Corporacion Andina de Fomento, the Venezuela-based supranational, sold 600 million yuan of bonds this month, while Banco Santander Chile raised 500 million yuan last month, data compiled by Bloomberg show.

The province of British Columbia is now considering selling debt in the currency, which would make it the first international sovereign and the first Canadian issuer to do so, according to Jim Hopkins, an assistant deputy minister in the ministry of finance and Bloomberg-compiled data.

International Buyers

International investors are also buying Dim Sum debt. Germany’s BSH Bosch und Siemens Hausgeraete GmbH sold 57 percent of its 2 1/2-year bonds to European investors while French power generator Alstom SA allocated 25 percent of a sale to the region, according to people familiar with each matter.

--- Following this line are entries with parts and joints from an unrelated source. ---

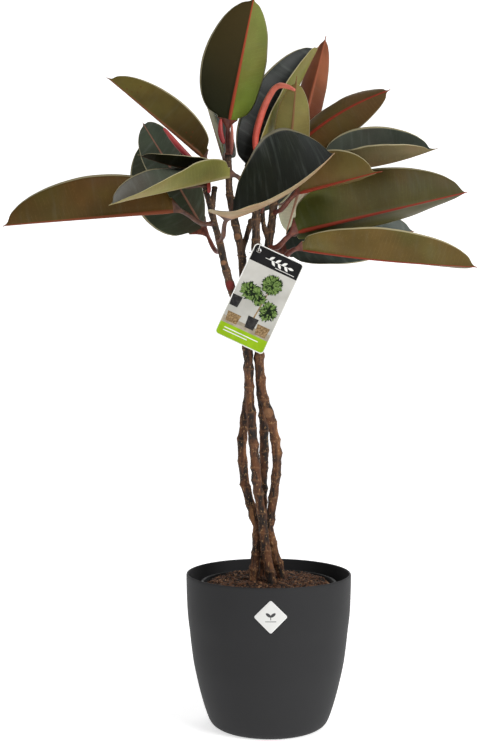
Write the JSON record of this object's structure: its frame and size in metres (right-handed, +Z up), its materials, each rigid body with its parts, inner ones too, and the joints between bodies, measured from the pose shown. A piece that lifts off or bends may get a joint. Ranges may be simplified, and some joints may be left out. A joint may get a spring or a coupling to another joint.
{
  "type": "potted rubber plant",
  "caption": "Potted live rubber plant: braided woody stems carry broad pointed leaves above a round tapered pot, with a hanging plant label.",
  "frame": {"origin": "centre of the cover pot's flat underside, on the pot's axis", "axes": "+Z up along the pot's axis; -Y towards the front, where the plant label and the pot's sticker are; +X to the right seen from the front"},
  "size_m": [0.6125, 0.3943, 0.9536],
  "materials": {
    "pot_plastic": "satin dark grey injection-moulded pot",
    "grow_pot_plastic": "thin black grower's pot",
    "soil": null,
    "bark": "brown ringed bark with pale flecks",
    "leaf_dark": null,
    "leaf_olive": null,
    "leaf_orange": null,
    "sheath_red": null,
    "sheath_coral": null,
    "tag_card": "printed plastic plant label",
    "sticker_paper": "pale grey label with a white edge",
    "tie_wire": "thin plastic-coated tie"
  },
  "bodies": {
    "root": {"cover_pot": "pot_plastic", "nursery_pot": "grow_pot_plastic", "soil": "soil", "stem_left": "bark", "stem_middle_left": "bark", "stem_middle_right": "bark", "stem_right": "bark", "leaf_low_left": "leaf_olive", "leaf_upper_left": "leaf_olive", "leaf_front_left": "leaf_dark", "leaf_edge_left": "leaf_olive", "leaf_behind_left": "leaf_dark", "leaf_far_left": "leaf_dark", "leaf_behind_top": "leaf_dark", "leaf_top": "leaf_olive", "leaf_back_upright": "leaf_dark", "leaf_young_green": "leaf_olive", "leaf_front": "leaf_dark", "leaf_front_right": "leaf_olive", "leaf_upper_right": "leaf_olive", "leaf_young_orange": "leaf_orange", "leaf_mid_right": "leaf_dark", "leaf_low_right": "leaf_olive", "leaf_lowest_right": "leaf_olive", "leaf_far_right": "leaf_dark", "leaf_back_hanging": "leaf_dark", "leaf_back_low": "leaf_dark", "sheath_left": "sheath_red", "sheath_centre": "sheath_coral", "bud_top": "sheath_red", "sheath_top": "sheath_coral", "bud_left": "sheath_red", "pot_sticker": "sticker_paper", "plant_tag": "tag_card", "tag_tie": "tie_wire"}
  },
  "joints": []
}
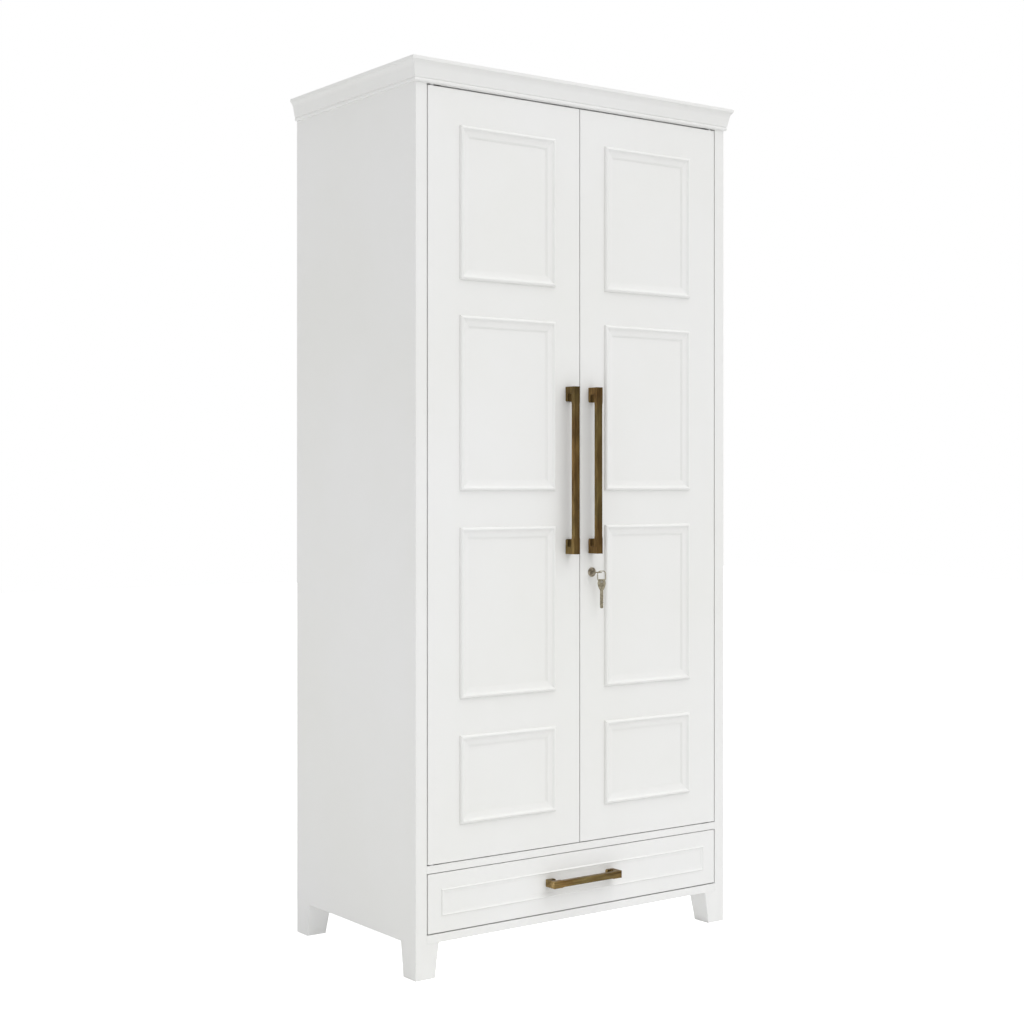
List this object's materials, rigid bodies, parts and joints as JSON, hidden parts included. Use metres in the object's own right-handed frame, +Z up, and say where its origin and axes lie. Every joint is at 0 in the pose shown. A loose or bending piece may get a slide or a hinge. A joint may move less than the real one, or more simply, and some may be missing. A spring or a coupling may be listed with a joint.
{
  "type": "wardrobe",
  "caption": "Tall white wardrobe with inset panelled doors, a full-width drawer below, moulded cornice, tapered feet, bar pulls and a keyed lock.",
  "frame": {"origin": "bottom centre of the overall box, on the floor", "axes": "+Z up, +X to the right of a person facing the doors, -Y out of the front"},
  "size_m": [0.988, 0.584, 2.1],
  "materials": {
    "white_paint": "satin white lacquer on board",
    "white_interior": "matt white melamine board",
    "back_board": "matt white thin hardboard",
    "drawer_box": "matt white board",
    "antique_brass": "aged dark brass, brushed",
    "aged_lock": "aged nickel-brass",
    "key_nickel": "worn nickel plate",
    "steel": "zinc plated",
    "chrome_rail": "polished",
    "beech": "plain beech",
    "catch_plastic": "white moulded catch"
  },
  "bodies": {
    "carcass": {"back_panel": "back_board", "bottom_panel": "white_interior", "bottom_rail": "white_paint", "carcass_dowels": "beech", "carcass_screws": "steel", "centre_partition": "white_interior", "cornice_front": "white_paint", "cornice_left": "white_paint", "cornice_right": "white_paint", "divider_panel": "white_interior", "foot_front_left": "white_paint", "foot_front_right": "white_paint", "foot_rear_left": "white_paint", "foot_rear_right": "white_paint", "hanging_rail": "chrome_rail", "magnetic_catches": "catch_plastic", "mid_rail": "white_paint", "pivot_pins": "steel", "rail_sockets": "chrome_rail", "runner_outer_members": "steel", "runner_packers": "white_interior", "shelf_1": "white_interior", "shelf_2": "white_interior", "shelf_3": "white_interior", "shelf_pins": "steel", "side_panel_left": "white_paint", "side_panel_right": "white_paint", "stile_left": "white_paint", "stile_right": "white_paint", "top_panel": "white_paint", "top_rail": "white_paint"},
    "left_door": {"door_slab_left": "white_paint", "panel_mouldings_left": "white_paint", "door_pull_left": "antique_brass", "pivot_bushes_left": "steel", "strike_plate_left": "steel", "door_screws_left": "steel"},
    "right_door": {"door_slab_right": "white_paint", "panel_mouldings_right": "white_paint", "door_pull_right": "antique_brass", "pivot_bushes_right": "steel", "strike_plate_right": "steel", "door_screws_right": "steel", "lock_barrel": "aged_lock", "lock_nut": "steel"},
    "lock": {"lock_plug": "aged_lock", "lock_key": "key_nickel", "lock_cam": "steel"},
    "key_ring": {"key_ring": "key_nickel"},
    "spare_key": {"spare_key": "key_nickel"},
    "drawer": {"drawer_front": "white_paint", "drawer_moulding": "white_paint", "drawer_pull": "antique_brass", "drawer_side_left": "drawer_box", "drawer_side_right": "drawer_box", "drawer_back": "drawer_box", "drawer_bottom": "drawer_box", "drawer_screws": "steel", "runner_inner_members": "steel"},
    "runner_slides": {"runner_middle_members": "steel"}
  },
  "joints": [
    {"name": "left_door_hinge", "type": "hinge", "parent": "carcass", "child": "left_door", "pos_m": [-0.4287, -0.251, 1.15], "axis": [0, 0, -1], "range_deg": [0, 110]},
    {"name": "right_door_hinge", "type": "hinge", "parent": "carcass", "child": "right_door", "pos_m": [0.4287, -0.251, 1.15], "axis": [0, 0, 1], "range_deg": [0, 110]},
    {"name": "drawer_slide", "type": "slide", "parent": "carcass", "child": "drawer", "axis": [0, -1, 0], "range_m": [0, 0.4]},
    {"name": "runner_slide", "type": "slide", "parent": "carcass", "child": "runner_slides", "axis": [0, -1, 0], "range_m": [0, 0.2]},
    {"name": "lock_turn", "type": "hinge", "parent": "right_door", "child": "lock", "pos_m": [0.037, -0.258, 0.9155], "axis": [0, 1, 0], "range_deg": [0, 90]},
    {"name": "key_ring_hang", "type": "hinge", "parent": "lock", "child": "key_ring", "pos_m": [0.0413, -0.283, 0.9155], "axis": [0, 1, 0], "range_deg": [-90, 0]},
    {"name": "spare_key_swing", "type": "hinge", "parent": "key_ring", "child": "spare_key", "pos_m": [0.0479, -0.283, 0.8936], "axis": [1, 0, 0], "range_deg": [-60, 14]}
  ],
  "couplings": [
    {"joint": "runner_slide", "follows": "drawer_slide", "ratio": 0.5},
    {"joint": "key_ring_hang", "follows": "lock_turn", "ratio": -1}
  ]
}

The extra cost of insuring China’s debt against non-payment with credit-default swaps for five years over that of Germany’s fell to a five-month low at 19 basis points on Dec. 17, according to data provider CMA, which is owned by McGraw-Hill Cos. and compiles prices quoted by dealers in the privately negotiated market. China’s CDS was trading at 57.4 basis points yesterday, 90 basis points less than at the beginning of the year, CMA prices show.

Dim Sum bonds, other than those with a maturity of less than a year, could rise to as much as 275 billion yuan in 2013, according to Standard Chartered Plc, the market’s second-largest arranger of Dim Sum bonds. The bank predicted 250 billion yuan of sales this year, including sovereign auctions, 31 percent more than what had been sold as of Dec. 17.

“It’s still growth over last year; not as much as the market on average predicted but not too bad either,” said Tee Choon-Hong, global head of CNH capital market products at Standard Chartered. “It’s spreading from Asia and at same time you’re seeing the markets getting deeper.”